Sometimes it gets corroded, removed or forgotten, oops. Lots of weird issues then.
The starter and engine and alternator and everything on the car's engine grounds thru the main block to frame ground wire. It is huge. Battery cable size. Under the pass side engine mount, block to frame.
Sometimes it gets corroded, removed or forgotten, oops. Lots of weird issues then.
Leigh, I checked continuity from the black arrow wire (round end) to the small black wire that was attached to the (P) side of the coil and found continuity thru them. I’m thinking this is very incorrect and surprised the car would even run as the large round end was grounded at the starter attach point. I basically had a positive on one end and a negative on the other end?
This car was VERY untouched so the big question now is what is going on with the black arrow wire that is down by the starter? That and replacing the small wire from (R) starter to (P) on the coil.
KC
Hammerhead Fred sounds the black arrow mystery wire is a ground wire that should trace to some components on the firewall.
All grounds should basically connect.
But it should not be connected to the coil Pos, of that I am sure.
Who knows what kind of voltage feedback that would cause.
I would go back to my earlier post, and also trace both wires on the coil, to make sure everything is OK.
Take a pic, and let us know what you find.
Is your harness taped like factory or is other stuff spliced and jerry rigged? You might want to consider installing a new engine harness (~$330). It serves all of the firewall electrical needs from the fuse box to the heater fan. They are simple and quick to swap.
Last edited by barkingrats; Mar 7, 2025 at 10:26 PM.
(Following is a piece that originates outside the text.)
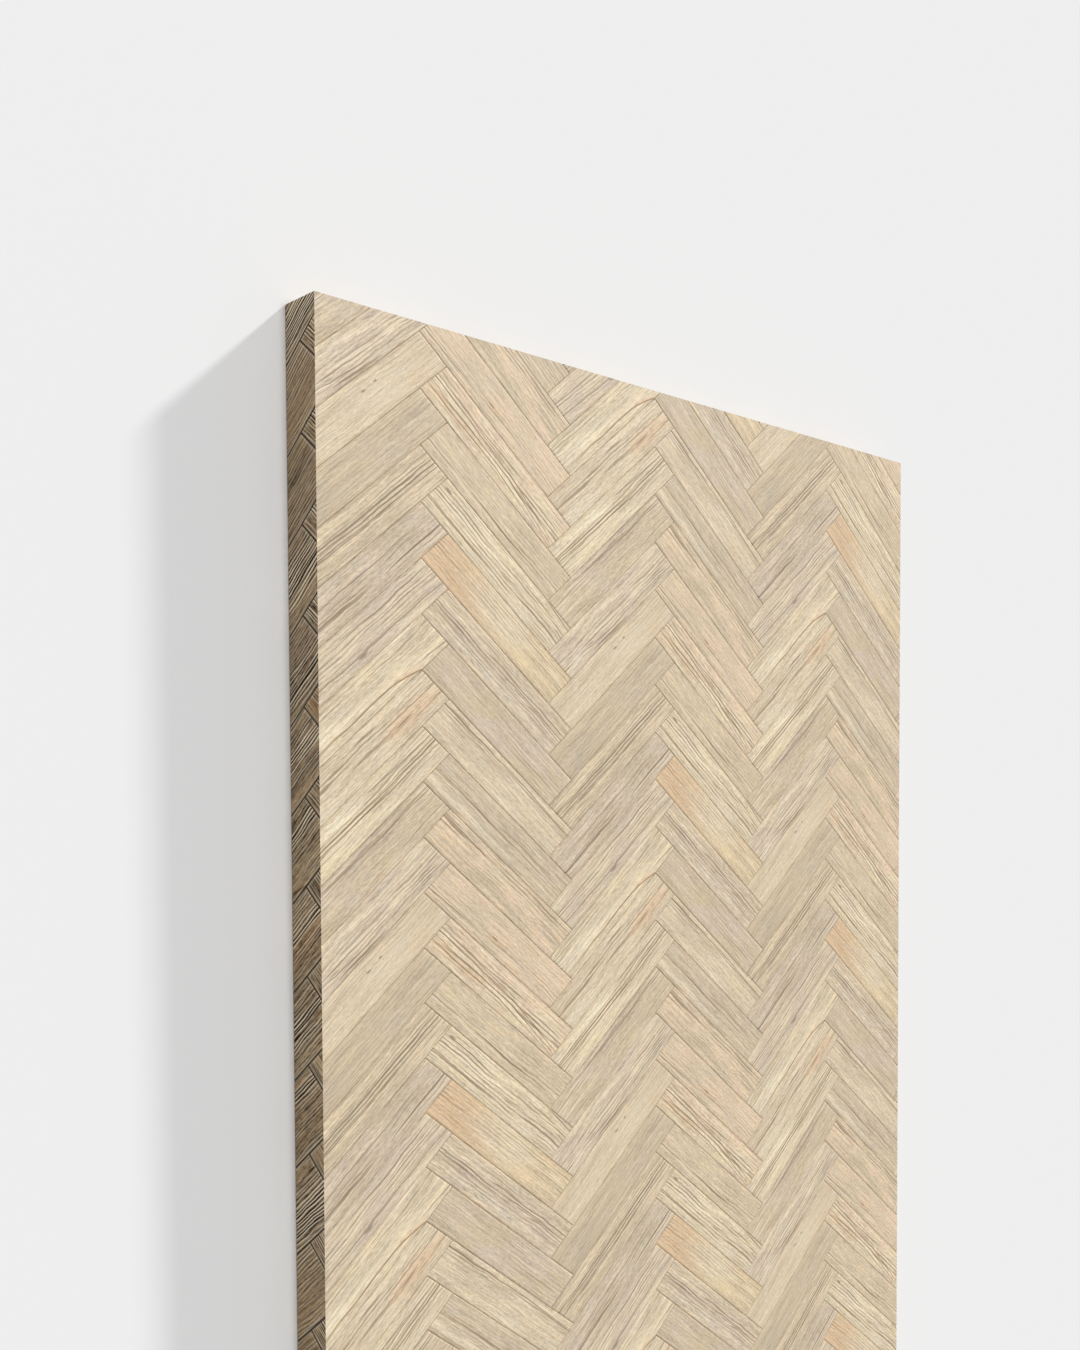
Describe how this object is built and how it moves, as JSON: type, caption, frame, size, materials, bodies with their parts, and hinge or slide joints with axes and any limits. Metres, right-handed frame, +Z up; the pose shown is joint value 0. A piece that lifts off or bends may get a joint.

67.62, I did some research and fairly confident the black wire is grounded at the outboard starter mount bolt. At this point I’m guessing the wiring has been spliced because the same grounding circuit cannot also go to the coil (P) . More investigating around the wiring harness.
KC
Last edited by grumman41; Mar 7, 2025 at 09:02 AM.
That does not appear to be the original starter ground bolt eyelet. The original eyelets have somewhat flat sides - so I'd begin questioning if your harness is original/unmolested.
The eyelet shown in your photo above is connected at the wrong attachment point - far easier to attach it to the starter mounting bolt - causes me to question the ability of the installer.
The original path for the Starter ground wire:
Proceeds up to the top of the firewall and branches two directions
2nd Toward the driver's side where the ground wire attaches to wiper motor plug #4 thus grounding the wiper power feed circuit
Should you have the optional alarm there is a alarm harness ground plug that attaches to the wiper motor plug described above.
At no point should your starter ground wire attach to your ignition system, coil or otherwise.
If you have such a wire that's a problem.
I'd question if there are two "ground" wires (original and an added one) or did someone splice into your ground wire running it to the coil.
Or did someone add a wire and cut your original wire.
Consider that the coil positive side had both a yellow and black wire attached to it.
Perhaps a previous owner mistakenly confused the black wire for the ground wire which runs just behind the coil in the harness.
The correct black wire running to the positive side of the coil should run to the bulkhead connector and into the dash harness where it is then a pink wire running directly to your ignition switch.
FYI: a poor/old/faulty/etc ignition switch (the actual switch under the column and not the key assembly) can cause intermittent ignition issues.
That does not appear to be the original starter ground bolt eyelet. The original eyelets have somewhat flat sides - so I'd begin questioning if your harness is original/unmolested.
The eyelet shown in your photo above is connected at the wrong attachment point - far easier to attach it to the starter mounting bolt - causes me to question the ability of the installer.
The original path for the Starter ground wire:
Proceeds up to the top of the firewall and branches two directions
2nd Toward the driver's side where the ground wire attaches to wiper motor plug #4 thus grounding the wiper power feed circuit
Should you have the optional alarm there is a alarm harness ground plug that attaches to the wiper motor plug described above.
At no point should your starter ground wire attach to your ignition system, coil or otherwise.
If you have such a wire that's a problem.
I'd question if there are two "ground" wires (original and an added one) or did someone splice into your ground wire running it to the coil.
Or did someone add a wire and cut your original wire.
Consider that the coil positive side had both a yellow and black wire attached to it.
Perhaps a previous owner mistakenly confused the black wire for the ground wire which runs just behind the coil in the harness.
The correct black wire running to the positive side of the coil should run to the bulkhead connector and into the dash harness where it is then a pink wire running directly to your ignition switch.
FYI: a poor/old/faulty/etc ignition switch (the actual switch under the column and not the key assembly) can cause intermittent ignition issues.
I think the next move is to physically trace the coil wire all of the way back to the origination point? I’m going to be out for work a few days but will check back in.
Thanks, KC
Think you're on the right track back tracing the coil wire.